Wanted: Walking buddy for, well…walking. Must be willing to face down very large snakes and alligators (actually, the gators are medium size), scramble across loose boulders, balance on muddy logs, traverse steep leafy slopes, and keep up with a Doberman with legs longer than your own. May include getting sprayed by said Doberman after he swims in alligator and snake infested water. Serious applicants only need apply.
My normal daily dog walk is around my backyard lake. One section of the lake is a nice little road, until you get to a gap passable only by walking across the top of a beaver dam, with the lake on one side and a swamp on the other. The dam is home to a big black snake of indeterminate species. The couple times I ran into him, I chugged past thinking, If I don’t look at him he won’t bite me. I doubt that the snake was worried about making eye contact.
On the other side of the lake is a field of loose rocks. We’re not talking gravel here. The rocks range in size from softballs to toaster ovens. This is where my mom did a face-plant last year, taking several years off of my life, and leaving her with a road rash on her face the shape of Venezuela. I’ve taken a fall or two there as well, although I’d like to think that I went down with a grace to rival Gerald Ford’s.
Gerald, by the way was born Leslie Lynch, King, Jr. It makes you wonder why he changed his name. I don’t wonder enough to do anything like research on the subject. I always thought it curious that Betty Ford was the one who went to rehab, but she could walk better than her husband.
But I digress.
Walking buddies help keep you motivated when it’s 32 degrees out, raining, or in the middle of the playoffs. They give you someone to talk to when you’re not huffing your way up a leafy vertical slope.
Should you meet with an alligator or crazed ferret, you want somebody who runs slower than you do. Your walking buddy should be willing to walk in front to break the spider webs along the trail. Same sex walking buddies seem to be the norm, since they understand the need to work off that Twinkie binge.
Preferably, anyone interested in running my daily obstacle course should not also be running for public office. The road rash doesn’t look good in the press photos, and it’s very un-American to have Venezuela on your face. Gerald would have been doomed.
I’d love to be your walking buddy…but, I don’t have a passport…nor do I own any armour.

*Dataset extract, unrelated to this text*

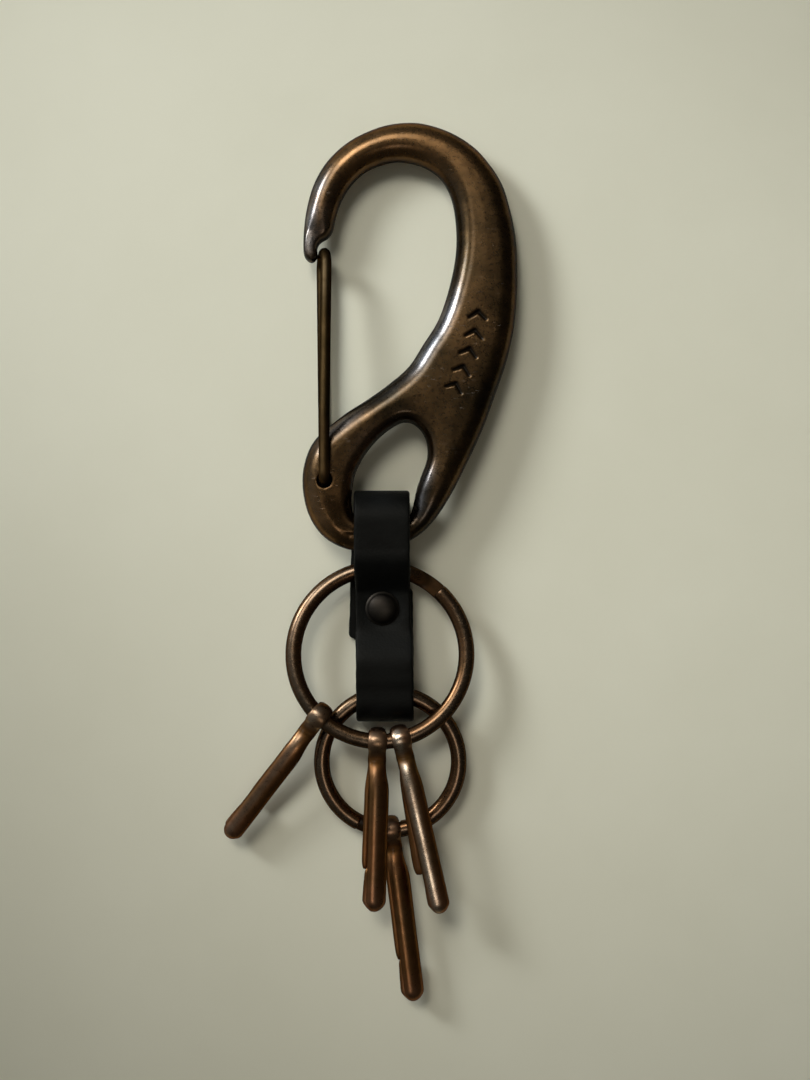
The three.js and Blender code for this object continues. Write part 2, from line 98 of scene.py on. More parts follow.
STRAP_WIDTH = 9.7
LEATHER = 1.8
STRAP_X = -4.0
STRAP_TOP = 8.8
STRAP_END = -32.2
TAB_END = -17.6
RETURN_END = -8.4
UPPER_LOOP = 3.6
LOWER_LOOP = 2.25
LAYER_GAP = 0.3
STRAP_CORNER = 1.2         # rounding of the strip's four corners, seen flat
STRAP_UNDERSIDE = -0.04    # its lowest point: the surface is just below the rivet's foot

RIVET_Y = -12.0
RIVET_RADIUS = 3.0

COIL_WIDTH = 2.75
COIL_LEVEL = 0.375         # height of each coil's widest line from the ring's middle
COIL_CROWN = 1.0           # from the widest line out to the coil's round face
COIL_FLAT = 0.3            # and in to its flat face
LARGE_RING = {"radius": 15.2, "slope": 7.8, "notch": 46}
SMALL_RING = {"radius": 12.1, "slope": -2.3, "notch": -118}

HOOK_WIDTH = 3.55
HOOK_STEP = 0.3            # spacing of the rows along a key hook
EYE_BORE = 1.7
EYE_STRIP = 0.8
CROWN_OUTSIDE, CROWN_INSIDE = 1.12, 0.88

SWEEP_STEP = 0.35          # spacing of the rows along the gate, the strap and the rings

# Where the drawing's own origin lies in the frame, found from the rivet.
post_low, post_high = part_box("rivet_post")
HOME = Vector((
    (post_low.x + post_high.x) / 2 - STRAP_X * MM,
    (post_low.y + post_high.y) / 2 - RIVET_Y * MM,
    post_low.z,
))
JOINTS = {joint["name"]: joint for joint in frame["joints"]}


def pivot(joint):
    """A joint's place, in the drawing's millimetres."""
    return (Vector(JOINTS[joint]["pos_m"]) - HOME) / MM


# ---- curves and sections ------------------------------------------------------------
def spline(points, spacing, closed=False):
    """Evenly spaced rows along a smooth curve through points. Columns after xyz ride along."""
    rows = np.asarray(points, float)
    if closed:
        padded = np.vstack([rows[-1], rows, rows[0], rows[1]])
    else:
        padded = np.vstack([2 * rows[0] - rows[1], rows, 2 * rows[-1] - rows[-2]])
    fine = []
    for p0, p1, p2, p3 in zip(padded, padded[1:], padded[2:], padded[3:]):
        steps = [math.sqrt(max(np.linalg.norm((b - a)[:3]), 1e-6))
                 for a, b in ((p0, p1), (p1, p2), (p2, p3))]
        t0, t1 = 0.0, steps[0]
        t2 = t1 + steps[1]
        t3 = t2 + steps[2]
        t = np.linspace(t1, t2, 16, endpoint=False)[:, None]
        a1 = (t1 - t) / (t1 - t0) * p0 + (t - t0) / (t1 - t0) * p1
        a2 = (t2 - t) / (t2 - t1) * p1 + (t - t1) / (t2 - t1) * p2
        a3 = (t3 - t) / (t3 - t2) * p2 + (t - t2) / (t3 - t2) * p3
        b1 = (t2 - t) / (t2 - t0) * a1 + (t - t0) / (t2 - t0) * a2
        b2 = (t3 - t) / (t3 - t1) * a2 + (t - t1) / (t3 - t1) * a3
        fine.append((t2 - t) / (t2 - t1) * b1 + (t - t1) / (t2 - t1) * b2)
    fine = np.vstack(fine + [rows[:1] if closed else rows[-1:]])
    lengths = np.linalg.norm(np.diff(fine[:, :3], axis=0), axis=1)
    travelled = np.concatenate([[0], np.cumsum(lengths)])
    count = max(2, round(travelled[-1] / spacing))
    places = np.linspace(0, travelled[-1], count + 1)
    if closed:
        places = places[:-1]
    return np.column_stack([np.interp(places, travelled, column) for column in fine.T])


def ease(start, end, t):
    """From start to end as t goes from 0 to 1, slow at both."""
    t = min(max(t, 0.0), 1.0)
    return start + (end - start) * t * t * (3 - 2 * t)


def oval(width, height, count):
    """Points of an oval section."""
    angles = 2 * math.pi * (np.arange(count) + 0.5) / count
    return np.column_stack([np.cos(angles) * width / 2, np.sin(angles) * height / 2])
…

Love to walk. Love buddies. But, my friend, you LOST me at big snake….and I started running in the opposite direction at alligator. You are one brave woman. I’m the kind of woman who moved in an upstairs apartment to avoid creepy crawlies coming in my apartment (Vegas…..scorpions, etc). However, my friend informed me (while grabbing her stomach and laughing out loud) that those creepy crawly thingys can creepy crawl up the side of the building and right into my apartment if they are so inclined.
Made squirm (and not in a good way) and rethink this whole Vegas adventure-living thing.
Terri
Snakes, OK. Alligators, respectful. Spiders, terrified.
With all the creatures on your walking route, I’m betting you do a lot of sprinting.
Gerald Ford and I share a birthday. Only, he came stumbling into the world a few years before I did.
You’re cracking me up with this one. I would apply – seeing as how the wildlife would actually make me run faster and get a better workout – but only on the condition that we eat twinkies afterwards.
Ahh, alligators, not my thing. I’ll stick to downtown Charleston, thank you very much.
If we can relocate to a gym, and a treadmill I’m completely your man!
I’m sure the snakes and the alligators just want to say hello and how are you doing.